The Southern Gentry are playing at present a very artful Game, which I may devellope to you in Confidence hereafter, under the Seal of Secrecy. Both in Conversation and in Letters they are representing the Vice President as a Man of Moderation. Although rather inclined to limited Monarchy and somewhat Attached to the English, he is much less so that Jay or Hamilton— For their Parts for the sake of Conciliation they should be very Willing he should be continued as Vice President, provided the Northern Gentlemen would consent that Jefferson should be President. I most humbly thank you for your kind Condescension, Messieurs Transcheasapeaks.

Witness my Hand

John Adams

RC (Adams Papers); internal address: “Mrs A.”; endorsed: “Janry 23 1796.”

1.

James Greenleaf did divorce his first wife, Antonia Cornelia Elbertine Scholten van Aschat, and eventually married Anne (Nancy) Penn Allen but not until April 1800. Capt. Benjamin Beale Sr. (1702–1793) had divorced his second wife, Hannah Baxter, in the 1760s after she allegedly eloped while he was serving in the army (Greenleaf, Greenleaf Family, p. 217; Sprague, Braintree Families ). For more on James Greenleaf, see Descriptive List of Illustrations, No. 10, above.

2.

Greenleaf was heavily involved in Georgia land speculation, reputedly in close ties with Sen. James Gunn of Georgia. Gunn had helped to push a law through the Georgia legislature allowing for the purchase of vast tracts of Georgia lands, known as the Yazoo land grants, by four land companies. Of these land grants, Greenleaf purchased more than 13 million acres in Aug. 1795 and sold them again to Boston and New York speculators. In addition, in Feb. 1796, he sold the entire holdings of the Georgia Mississippi Company, one of the four land grant companies, to another group of northeastern speculators for more than a million dollars. Much of this land never actually existed—its boundaries were based on fraudulent surveys—and shortly after these sales, legal challenges led to the rescinding of the act authorizing the sale (Abernethy, The South in the New Nation, p. 136–152). See also AA to JA, 14 Feb., below.

John Quincy Adams to Thomas Boylston Adams, 25 January 1796 Adams, John Quincy Adams, Thomas Boylston
John Quincy Adams to Thomas Boylston Adams
My Dear Brother. London January 25. 1796.

I believe there have been two or three opportunities of writing to the Hague since I received your favour of the 23d: ulto: which have escaped me. This circumstance is not to be attributed entirely to indolence or inattention on my part: in fact I have been very unwell, and for the last three weeks have scarcely taken a pen in hand. My previous correspondence from hence I think will bear no marks of laziness, Its quantity being equal to that of the busiest times when I had the benefit of your assistance.

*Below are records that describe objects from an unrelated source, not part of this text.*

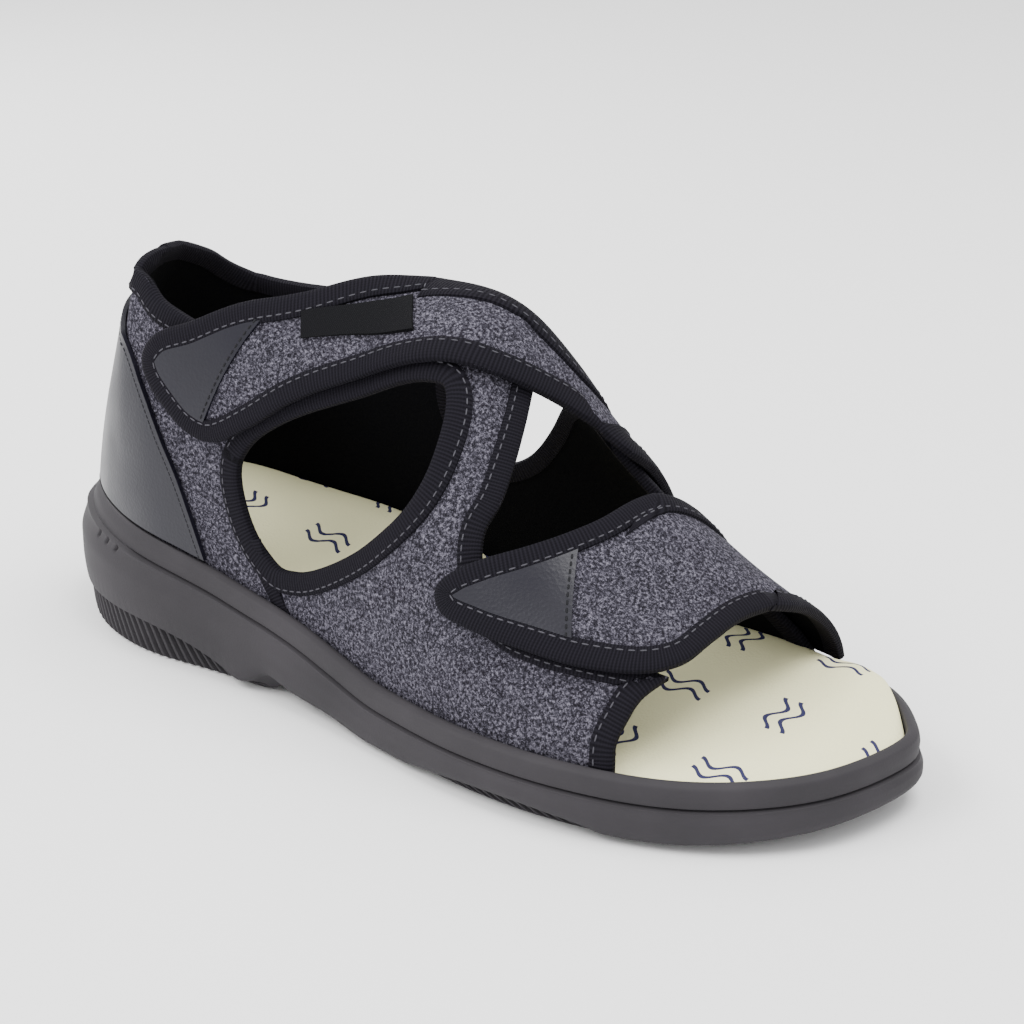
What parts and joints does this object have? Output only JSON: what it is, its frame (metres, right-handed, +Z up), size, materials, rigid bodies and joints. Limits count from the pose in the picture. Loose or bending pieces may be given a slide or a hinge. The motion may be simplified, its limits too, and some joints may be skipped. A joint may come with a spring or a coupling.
{
  "type": "comfort shoe",
  "caption": "Open-toed comfort shoe for the right foot, with a cloth upper, side windows, leather heel counter, two fastening straps and a moulded wedge sole",
  "frame": {"origin": "on the floor, under the middle of the shoe's box", "axes": "X along the shoe towards the toe, Y towards the inner (big toe) side, Z up"},
  "size_m": [0.2678, 0.101, 0.1161],
  "materials": {
    "sole_charcoal": "matt",
    "melange_cloth": "matt",
    "footbed_cloth": "matt",
    "soft_leather": "satin",
    "woven_black": "matt"
  },
  "bodies": {
    "root": {"outsole": "sole_charcoal", "insole": "footbed_cloth", "upper": "melange_cloth", "heel_counter": "soft_leather", "ankle_strap": "melange_cloth", "ankle_strap_tab": "soft_leather", "toe_strap": "melange_cloth", "toe_strap_tab": "soft_leather", "label_patch": "woven_black"}
  },
  "joints": []
}
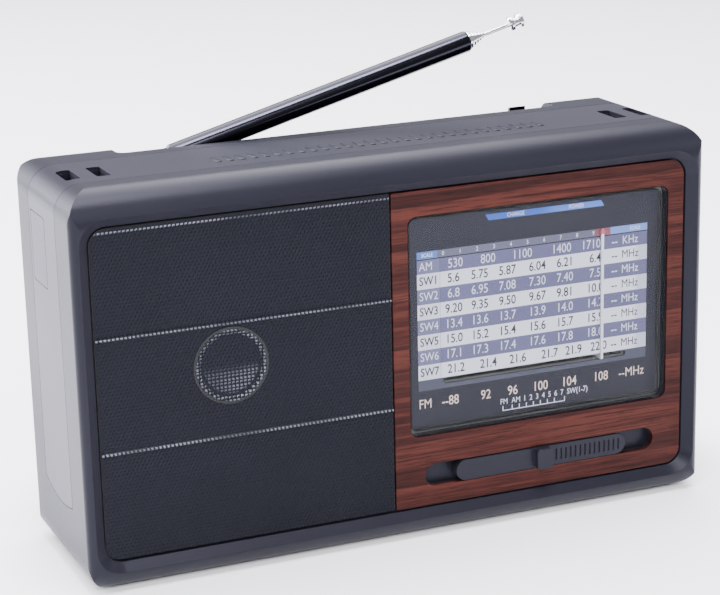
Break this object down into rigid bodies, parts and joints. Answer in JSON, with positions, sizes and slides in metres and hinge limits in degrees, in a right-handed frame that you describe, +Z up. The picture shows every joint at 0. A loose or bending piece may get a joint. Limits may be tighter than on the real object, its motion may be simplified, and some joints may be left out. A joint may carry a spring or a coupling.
{
  "type": "shortwave receiver",
  "caption": "Portable multi-band shortwave receiver with a dial window, band slider, thumbwheels, loudspeaker grille and a telescopic swivelling antenna.",
  "frame": {"origin": "middle of the flat underside that the case stands on", "axes": "+X to the listener's right along the front, +Y away from the listener, +Z up"},
  "size_m": [0.2185, 0.064, 0.158],
  "materials": {
    "case_plastic": "fine satin charcoal moulding",
    "band_plastic": "satin charcoal moulding",
    "wood_veneer": "lacquered reddish-brown veneer",
    "grille_metal": "fine perforated, black paint",
    "lens_acrylic": "clear moulded window",
    "dial_print": "screen-printed dial",
    "inner_plastic": "natural white moulding",
    "steel": "plated",
    "pointer_plastic": "white",
    "wheel_plastic": "knurled rim",
    "cord_fibre": "waxed braid",
    "slider_plastic": "satin",
    "board_laminate": "solder-masked laminate",
    "lamp_red": "tinted",
    "ferrite": "ground",
    "copper": "enamelled wire",
    "cone_paper": "pressed paper",
    "transformer_iron": "varnished laminations",
    "inlet_plastic": "moulded",
    "chrome": "polished plating"
  },
  "bodies": {
    "case": {"front_shell": "case_plastic", "back_shell": "case_plastic", "trim_band": "band_plastic", "side_cover": "band_plastic", "wood_panel": "wood_veneer", "speaker_grille": "grille_metal", "dial_lens": "lens_acrylic", "dial_plate": "dial_print", "chassis_plate": "inner_plastic", "pointer_rail": "steel", "tuning_capacitor": "inner_plastic", "tuning_axle": "steel", "volume_pot": "steel", "dial_cord": "cord_fibre", "band_switch": "steel", "main_board": "board_laminate", "board_screws": "steel", "case_screws": "steel", "led_lamps": "lamp_red", "ferrite_rod": "ferrite", "antenna_coil": "copper", "rod_holders": "inner_plastic", "speaker_frame": "steel", "speaker_cone": "cone_paper", "speaker_magnet": "ferrite", "transformer": "transformer_iron", "mains_inlet": "inlet_plastic", "earphone_socket": "inlet_plastic", "battery_terminals": "steel", "battery_spring": "steel", "antenna_clip": "case_plastic"},
    "door": {"battery_door": "case_plastic"},
    "pointer": {"dial_pointer": "pointer_plastic"},
    "drum": {"cord_drum": "inner_plastic"},
    "left_pulley": {"left_pulley": "inner_plastic"},
    "right_pulley": {"right_pulley": "inner_plastic"},
    "tuning_wheel": {"tuning_wheel": "wheel_plastic"},
    "volume_wheel": {"volume_wheel": "wheel_plastic"},
    "slider": {"band_slider": "slider_plastic"},
    "swivel": {"antenna_fork": "chrome", "antenna_rivet": "chrome", "swivel_washer": "chrome"},
    "tube_1": {"antenna_tube_1": "chrome"},
    "tube_2": {"antenna_tube_2": "chrome"},
    "tube_3": {"antenna_tube_3": "chrome"},
    "tube_4": {"antenna_tube_4": "chrome"},
    "tube_5": {"antenna_tube_5": "chrome"},
    "tube_6": {"antenna_tube_6": "chrome"},
    "tip_rod": {"antenna_rod": "chrome", "antenna_tip": "chrome"}
  },
  "joints": [
    {"name": "battery_door_pull", "type": "slide", "parent": "case", "child": "door", "axis": [0, 1, 0], "range_m": [0, 0.06]},
    {"name": "tuning_turn", "type": "hinge", "parent": "case", "child": "tuning_wheel", "pos_m": [0.093, -0.018, 0.088], "axis": [0, -1, 0], "range_deg": [-787.82, 42.97]},
    {"name": "pointer_travel", "type": "slide", "parent": "case", "child": "pointer", "axis": [1, 0, 0], "range_m": [-0.0551, 0.0031]},
    {"name": "drum_turn", "type": "hinge", "parent": "case", "child": "drum", "pos_m": [0.044, -0.018, 0.0745], "axis": [0, -1, 0], "range_deg": [-171.76, 9.84]},
    {"name": "left_pulley_turn", "type": "hinge", "parent": "case", "child": "left_pulley", "pos_m": [0.013, -0.018, 0.0505], "axis": [0, -1, 0], "range_deg": [-1051.42, 58.3]},
    {"name": "right_pulley_turn", "type": "hinge", "parent": "case", "child": "right_pulley", "pos_m": [0.0845, -0.018, 0.0505], "axis": [0, -1, 0], "range_deg": [-1051.42, 58.3]},
    {"name": "volume_turn", "type": "hinge", "parent": "case", "child": "volume_wheel", "pos_m": [0.0975, -0.012, 0.05], "axis": [0, -1, 0], "range_deg": [0, 290]},
    {"name": "band_select", "type": "slide", "parent": "case", "child": "slider", "axis": [1, 0, 0], "range_m": [-0.01, 0.01]},
    {"name": "antenna_swivel", "type": "hinge", "parent": "case", "child": "swivel", "pos_m": [-0.066, 0.025, 0.12], "axis": [0, 0, 1], "range_deg": [0, 120]},
    {"name": "antenna_tilt", "type": "hinge", "parent": "swivel", "child": "tube_1", "pos_m": [-0.066, 0.025, 0.12], "axis": [0, -1, 0], "range_deg": [-14.7, 75.3]},
    {"name": "tube_2_slide", "type": "slide", "parent": "tube_1", "child": "tube_2", "axis": [0.9673, 0, 0.2538], "range_m": [0, 0.095]},
    {"name": "tube_3_slide", "type": "slide", "parent": "tube_2", "child": "tube_3", "axis": [0.9673, 0, 0.2538], "range_m": [0, 0.095]},
    {"name": "tube_4_slide", "type": "slide", "parent": "tube_3", "child": "tube_4", "axis": [0.9673, 0, 0.2538], "range_m": [0, 0.095]},
    {"name": "tube_5_slide", "type": "slide", "parent": "tube_4", "child": "tube_5", "axis": [0.9673, 0, 0.2538], "range_m": [0, 0.095]},
    {"name": "tube_6_slide", "type": "slide", "parent": "tube_5", "child": "tube_6", "axis": [0.9673, 0, 0.2538], "range_m": [0, 0.095]},
    {"name": "tip_rod_slide", "type": "slide", "parent": "tube_6", "child": "tip_rod", "axis": [0.9673, 0, 0.2538], "range_m": [0, 0.095]}
  ],
  "couplings": [
    {"joint": "pointer_travel", "follows": "tuning_turn", "m_per_rad": 0.004},
    {"joint": "drum_turn", "follows": "tuning_turn", "ratio": 0.21739},
    {"joint": "left_pulley_turn", "follows": "tuning_turn", "ratio": 1.3333},
    {"joint": "right_pulley_turn", "follows": "tuning_turn", "ratio": 1.3333}
  ]
}
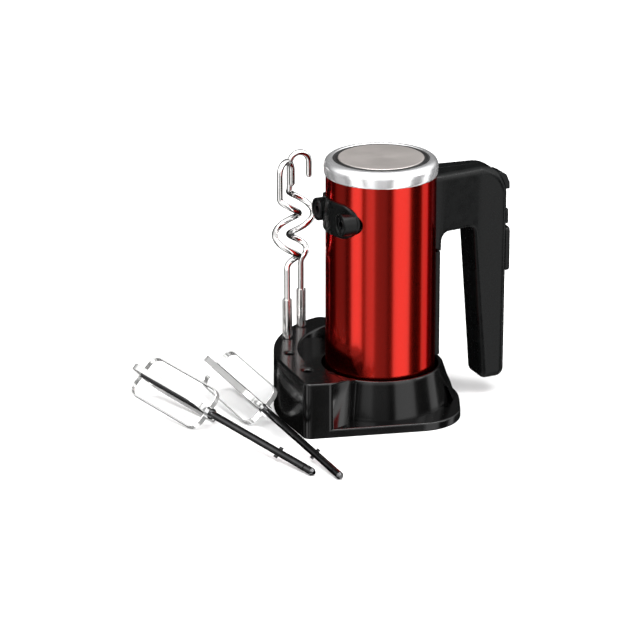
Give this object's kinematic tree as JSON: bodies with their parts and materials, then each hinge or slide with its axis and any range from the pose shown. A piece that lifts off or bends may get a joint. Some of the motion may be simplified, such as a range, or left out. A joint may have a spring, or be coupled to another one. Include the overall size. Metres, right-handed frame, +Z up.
{
  "type": "hand mixer",
  "caption": "Corded hand mixer with a cylindrical red body and an open handle, upright in a black storage stand, with dough hooks and strip beaters.",
  "frame": {"origin": "the cup's axis at the stand's underside, which is also the standing mixer's axis", "axes": "+Z up out of the cup, +X towards the mixer's handle, -X towards its drive sockets"},
  "size_m": [0.2687, 0.2084, 0.1908],
  "materials": {
    "stand_black": "gloss black moulding",
    "black_plastic": "satin black moulding",
    "black_rubber": "matt rubber",
    "red_lacquer": "metallic red lacquer over steel sheet",
    "chrome": "polished chrome",
    "brushed_disc": "brushed",
    "bright_steel": "turned steel",
    "lamination": "stamped laminations",
    "copper": "enamelled copper wire and copper bars",
    "bronze": "sintered bronze and brass",
    "carbon": "matt black",
    "natural_plastic": "natural nylon"
  },
  "bodies": {
    "stand": {"stand_housing": "stand_black", "stand_bottom_cover": "black_plastic", "stand_screws": "bright_steel", "stand_feet": "black_rubber", "cup_pad": "black_rubber"},
    "mixer": {"body_sleeve": "red_lacquer", "top_ring": "chrome", "disc_gasket": "black_rubber", "top_disc": "brushed_disc", "rear_cap": "black_plastic", "rear_cap_screws": "bright_steel", "socket_plate": "black_plastic", "back_spine": "black_plastic", "handle_left_shell": "black_plastic", "handle_right_shell": "black_plastic", "handle_screws": "bright_steel", "speed_bezel": "black_plastic", "cable_gland": "black_rubber", "motor_frame": "natural_plastic", "gearbox_cover": "natural_plastic", "stator_core": "lamination", "field_coils": "copper", "brush_holders": "bronze", "carbon_brushes": "carbon", "brush_springs": "bright_steel", "shaft_bearings": "bronze", "spindle_bushes": "bronze", "speed_switch": "carbon", "turbo_switch": "carbon", "eject_spring": "bright_steel", "turbo_spring": "bright_steel"},
    "armature": {"motor_shaft": "bright_steel", "worm": "bright_steel", "armature_core": "lamination", "armature_winding": "copper", "commutator": "copper", "cooling_fan": "natural_plastic"},
    "spindle_left": {"drive_spindle_left": "bright_steel", "worm_wheel_left": "natural_plastic"},
    "spindle_right": {"drive_spindle_right": "bright_steel", "worm_wheel_right": "natural_plastic"},
    "ejector": {"eject_button": "black_plastic", "ejector_rod": "natural_plastic", "ejector_yoke": "natural_plastic"},
    "turbo": {"turbo_button": "black_plastic"},
    "speed": {"speed_slider": "black_plastic"},
    "hook_front": {"hook_front_rod": "chrome", "hook_front_shank": "chrome"},
    "hook_back": {"hook_back_rod": "chrome", "hook_back_shank": "chrome"},
    "beater_left": {"beater_left_shaft": "chrome", "beater_left_blades": "chrome", "beater_left_collar": "chrome"},
    "beater_right": {"beater_right_shaft": "chrome", "beater_right_blades": "chrome", "beater_right_collar": "chrome"}
  },
  "joints": [
    {"name": "mixer_lift", "type": "slide", "parent": "stand", "child": "mixer", "axis": [0, 0, 1], "range_m": [0, 0.08]},
    {"name": "armature_spin", "type": "hinge", "parent": "mixer", "child": "armature", "pos_m": [0, 0, 0.1], "axis": [0, 0, 1], "continuous": true},
    {"name": "spindle_left_spin", "type": "hinge", "parent": "mixer", "child": "spindle_left", "pos_m": [0, 0.0206, 0.1506], "axis": [1, 0, 0], "continuous": true},
    {"name": "spindle_right_spin", "type": "hinge", "parent": "mixer", "child": "spindle_right", "pos_m": [0, -0.0206, 0.1506], "axis": [1, 0, 0], "continuous": true},
    {"name": "eject_press", "type": "slide", "parent": "mixer", "child": "ejector", "axis": [-1, 0, 0], "range_m": [0, 0.004], "stiffness_N_per_m": 500, "springref_m": -0.003, "deforming": ["eject_spring"]},
    {"name": "turbo_press", "type": "slide", "parent": "mixer", "child": "turbo", "axis": [-1, 0, 0], "range_m": [0, 0.0025], "stiffness_N_per_m": 600, "springref_m": -0.002, "deforming": ["turbo_spring"]},
    {"name": "speed_slide", "type": "slide", "parent": "mixer", "child": "speed", "axis": [0, 0, 1], "range_m": [-0.008, 0.008]},
    {"name": "hook_front_lift", "type": "slide", "parent": "stand", "child": "hook_front", "axis": [0, 0, 1], "range_m": [0, 0.06]},
    {"name": "hook_back_lift", "type": "slide", "parent": "stand", "child": "hook_back", "axis": [0, 0, 1], "range_m": [0, 0.06]},
    {"name": "beater_left_lift", "type": "slide", "parent": "stand", "child": "beater_left", "axis": [0, 0, 1], "range_m": [0, 0.1]},
    {"name": "beater_right_lift", "type": "slide", "parent": "stand", "child": "beater_right", "axis": [0, 0, 1], "range_m": [0, 0.1]}
  ],
  "couplings": [
    {"joint": "spindle_left_spin", "follows": "armature_spin", "ratio": 0.041667},
    {"joint": "spindle_right_spin", "follows": "armature_spin", "ratio": -0.041667}
  ]
}
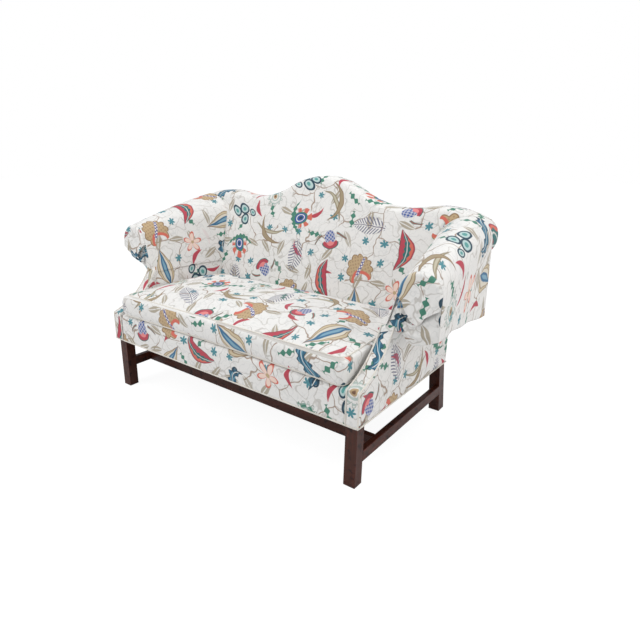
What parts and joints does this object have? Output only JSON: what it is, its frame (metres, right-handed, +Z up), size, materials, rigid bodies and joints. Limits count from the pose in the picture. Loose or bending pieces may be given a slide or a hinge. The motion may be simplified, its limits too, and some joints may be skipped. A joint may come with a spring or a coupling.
{
  "type": "camelback sofa",
  "caption": "Two-seat sofa with a camel crest, rolled arms, loose bench cushion, loose arm covers, printed cover and square stretchered legs.",
  "frame": {"origin": "on the floor, under the middle of the sofa's overall box", "axes": "+X to the sitter's left hand, -Y the front, +Z up"},
  "size_m": [1.5448, 0.7572, 0.906],
  "materials": {
    "leg_wood": "dark polished mahogany",
    "frame_wood": "plain sawn hardwood",
    "steel": "plain spring steel",
    "jute": "coarse jute",
    "padding": "cotton and polyester batting",
    "print_linen": "off-white linen with a floral print",
    "welt_cloth": "cord covered with the same linen",
    "deck_cloth": "plain cotton",
    "dust_cloth": "black non-woven cloth",
    "zipper_tape": "woven tape with coil teeth",
    "brass": "satin"
  },
  "bodies": {
    "frame": {"arm_facing_left": "print_linen", "arm_facing_right": "print_linen", "arm_padding_left": "padding", "arm_padding_right": "padding", "arm_post_left": "frame_wood", "arm_post_right": "frame_wood", "arm_tack_rail_left": "frame_wood", "arm_tack_rail_right": "frame_wood", "arm_top_rail_left": "frame_wood", "arm_top_rail_right": "frame_wood", "arm_wing_left": "frame_wood", "arm_wing_right": "frame_wood", "back_leg_left": "leg_wood", "back_leg_right": "leg_wood", "back_padding": "padding", "back_post_left": "frame_wood", "back_post_right": "frame_wood", "back_seat_rail": "frame_wood", "back_tack_rail": "frame_wood", "back_upright_left": "frame_wood", "back_upright_right": "frame_wood", "back_webbing": "jute", "bottom_welt": "welt_cloth", "corner_block_screws": "steel", "corner_blocks": "frame_wood", "crest_rail": "frame_wood", "cross_stretcher": "leg_wood", "deck_cloth": "deck_cloth", "deck_pad": "padding", "dust_cover": "dust_cloth", "facing_welts": "welt_cloth", "frame_dowels": "frame_wood", "front_band_cover": "print_linen", "front_band_pad": "padding", "front_leg_left": "leg_wood", "front_leg_right": "leg_wood", "front_seat_rail": "frame_wood", "inside_arm_cover_left": "print_linen", "inside_arm_cover_right": "print_linen", "inside_back_cover": "print_linen", "outside_arm_cover_left": "print_linen", "outside_arm_cover_right": "print_linen", "outside_back_cover": "print_linen", "scroll_panel_left": "print_linen", "scroll_panel_right": "print_linen", "seat_burlap": "jute", "side_seat_rail_left": "frame_wood", "side_seat_rail_right": "frame_wood", "side_stretcher_left": "leg_wood", "side_stretcher_right": "leg_wood", "sinuous_springs": "steel", "spring_clips": "steel"},
    "seat_cushion": {"cushion_filling": "padding", "cushion_cover": "print_linen", "cushion_welts": "welt_cloth", "zipper_tape": "zipper_tape"},
    "zipper_slider": {"zipper_slider": "brass"},
    "arm_cover_left": {"arm_cover_left": "print_linen"},
    "arm_cover_right": {"arm_cover_right": "print_linen"}
  },
  "joints": [
    {"name": "cushion_lift", "type": "slide", "parent": "frame", "child": "seat_cushion", "axis": [0, 0, 1], "range_m": [0, 0.6]},
    {"name": "zipper_slide", "type": "slide", "parent": "seat_cushion", "child": "zipper_slider", "axis": [-1, 0, 0], "range_m": [0, 0.76]},
    {"name": "arm_cover_left_lift", "type": "slide", "parent": "frame", "child": "arm_cover_left", "axis": [0, 0, 1], "range_m": [0, 0.6]},
    {"name": "arm_cover_right_lift", "type": "slide", "parent": "frame", "child": "arm_cover_right", "axis": [0, 0, 1], "range_m": [0, 0.6]}
  ]
}
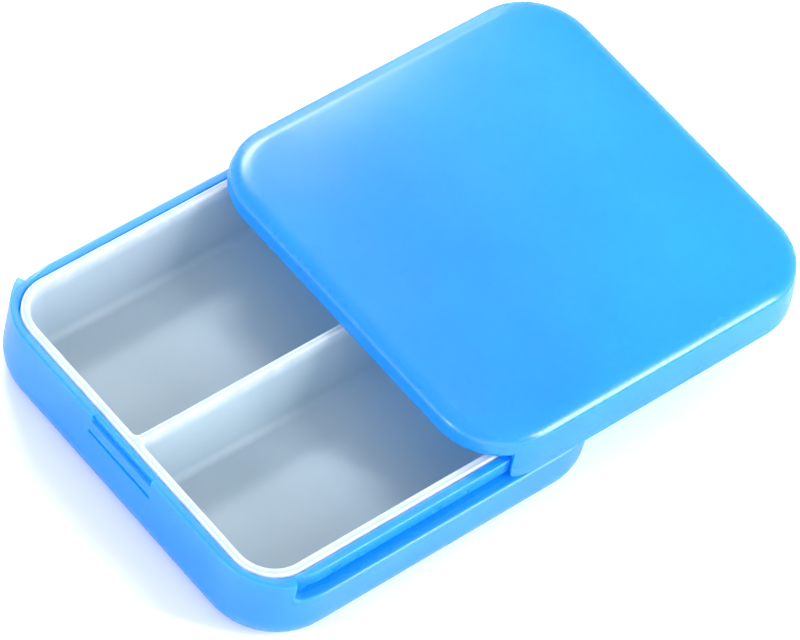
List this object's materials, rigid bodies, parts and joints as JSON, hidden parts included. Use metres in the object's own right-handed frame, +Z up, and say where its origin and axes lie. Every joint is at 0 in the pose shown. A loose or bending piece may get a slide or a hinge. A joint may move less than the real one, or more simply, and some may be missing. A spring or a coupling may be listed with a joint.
{
  "type": "pill box",
  "caption": "Square pocket pill box with rounded corners: an open base, a tray with compartments, and a lid that slides off sideways.",
  "frame": {"origin": "centre of the base's flat resting face", "axes": "+X is the way the lid slides open, +Z is up, and the tray's divider runs along X"},
  "size_m": [0.0984, 0.062, 0.0176],
  "materials": {
    "blue_shell": "polished moulded plastic, slightly translucent",
    "white_tray": "satin moulded plastic"
  },
  "bodies": {
    "box": {"base": "blue_shell", "tray": "white_tray"},
    "sliding_lid": {"lid": "blue_shell"}
  },
  "joints": [
    {"name": "lid_slide", "type": "slide", "parent": "box", "child": "sliding_lid", "axis": [1, 0, 0], "range_m": [-0.0364, 0]}
  ]
}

My former letters will inform you that the articles in the 150 newspapers giving me a Commission to this Court were false. All the powers by virtue of which I acted here, are superseded by the return of Mr: Pinckney: but I have still to wait for a letter from America, which is hourly to be expected, and I hope to see you in a fortnight or three weeks from this time at furthest.1

In the mean time the affairs mentioned in your letters may remain in statu quo.— The protracted impediments to the payment of the bill on Dallarde and Swan, are very unpleasant, and strike me as a little singular; but they certainly did not arise from any fault of ours.

I have procured the articles mentioned in your list, and will send them by the first convenient opportunity that shall offer, or bring them myself.

You have some newspapers herewith conformably to your request. The present is a time of stagnation in political concerns. The armistice on the Rhine has revived the hopes of Peace, which are rather fostered and encouraged by the ministerial partizans.

Our Accounts from America to the 20th: of December, promise rather fairer from the Session of Congress than has been expected by many. God in Heaven grant, that they may finally harmonize in the support of our National honour and Justice, from which our National Peace and Prosperity are inseparable.

Remember me to all our friends and particularly to M. Bielfeld.

Your affectionate brother

John Q. Adams.

RC (MBU:Howard Gotlieb Archival Research Center, Richards Manuscript Coll.); internal address: “T. B. Adams Esqr”; endorsed: “J Q Adams Esqr / 25 Jany 1796 / 9 Feby Recd: / 29 Answd.” FC-Pr (Adams Papers); APM Reel 131.

1.

On 14 Jan. JQA had written to TBA to inform him that Thomas Pinckney had arrived back in England and that JQA, accordingly, “shall take the first opportunity to return to the Hague, and hope to see you in the course of a week or ten days” (FC-Pr, APM Reel 131).